SEPTEMBER 29 — I have lived long enough to have seen the results and proposals of more than one Malaysian Plan and really, I do wish we would try to stop achieving the impossible.
Don’t get me wrong. I believe in this country’s potential. My confidence in the frequent proposals and grand plans, however, is non-existent.
You know what’s missing in Malaysia besides laptops promised in some Budget not long ago? Imagination.
Perhaps I say it a little too often but really, we can’t keep doing things a certain way and expect different results.
Some time ago, some official said we needed more skilled workers.
Newsflash: it’s not like we’re not producing them. It’s just the better ones or the ones with resources leave.
There is no innovation, nor is there foresight in the “new” Malaysian Plan.
It’s just a repackaging of old ideas with the main purpose being to keep the status quo.
If we want the country to advance, we cannot keep fighting to keep things the way they are, keeping the poor underfoot and giving the rich way too much say in our politics and government.
How many times has some politician declared we should fix our universities to better meet industry requirements?
Last I checked, universities are centres to propagate learning, not assembly lines for obedient worker drones.
The thing is, universities should be where ideas form. They should be places for minds to meet and where research is encouraged.
Instead our best minds go overseas where they won’t have to feel slighted for being passed over for grants while the guy proposing a djinn-detecting kit gets funding instead.
We whine about some Malaysian overseas getting this award and that award and keep handily forgetting how in this country it is often not your skills that get you places but the circumstances of your birth.
Our censorship board is still overzealous as usual and yet we wonder why it is so hard for Malaysian IP to do well overseas.

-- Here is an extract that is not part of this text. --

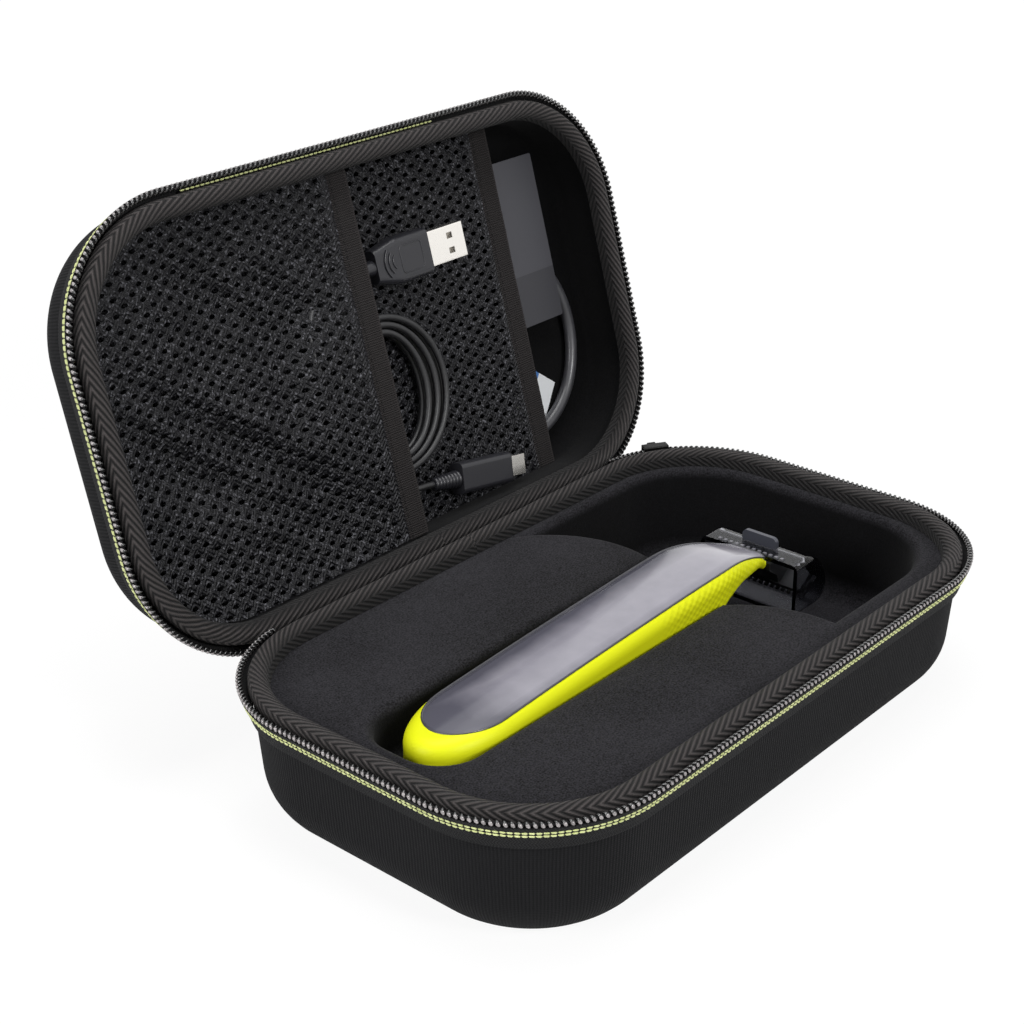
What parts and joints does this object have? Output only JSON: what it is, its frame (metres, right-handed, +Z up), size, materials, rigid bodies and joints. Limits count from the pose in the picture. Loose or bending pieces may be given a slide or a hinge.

The South Korean government knew that for its grand culture export plans to succeed, it would need to get out of creative people’s way... and also to give them lots of money.
Contrast that, however, with China’s approach which is even more heavy handed than ours, with the Beijing film academy loudly proclaiming its stance that those enrolled there should work for the party and disseminate the correct values.
China’s domestic market is large enough, and the Chinese diaspora is spread out wide enough that government meddling and censorship won’t get in the way of turning a profit.
Meanwhile in Malaysia we get the usual suspects screaming for the culture and language of just one race to be put above others while treating people like my various ancestors as though they don’t exist.
I am not sold on the Keluarga Malaysia concept because for all my life, I have felt, at most, like a very distant cousin.
The kind of cousin you often forget exists, that you do not bother to consult for family decisions and only invite to weddings to fill seats left vacant by last-minute cancellations.
What I’d really like right now is a plan to let our kids believe there can be a plan — a better one, one that will give them reason to believe they could be or do anything they want, no matter their race or faith.
I want them to not be scolded for not being fluent in one language but to be encouraged to know several.
Someday I hope our kids will be able to be brave without fear of someone kicking down their door for a Spotify playlist.
I want them to know they deserve a whole lot better than what they’re getting now and I truly hope that there still will be a world worth fighting for once they grow up.
They deserve better than people not having a real plan for them.
*This is the personal opinion of the columnist.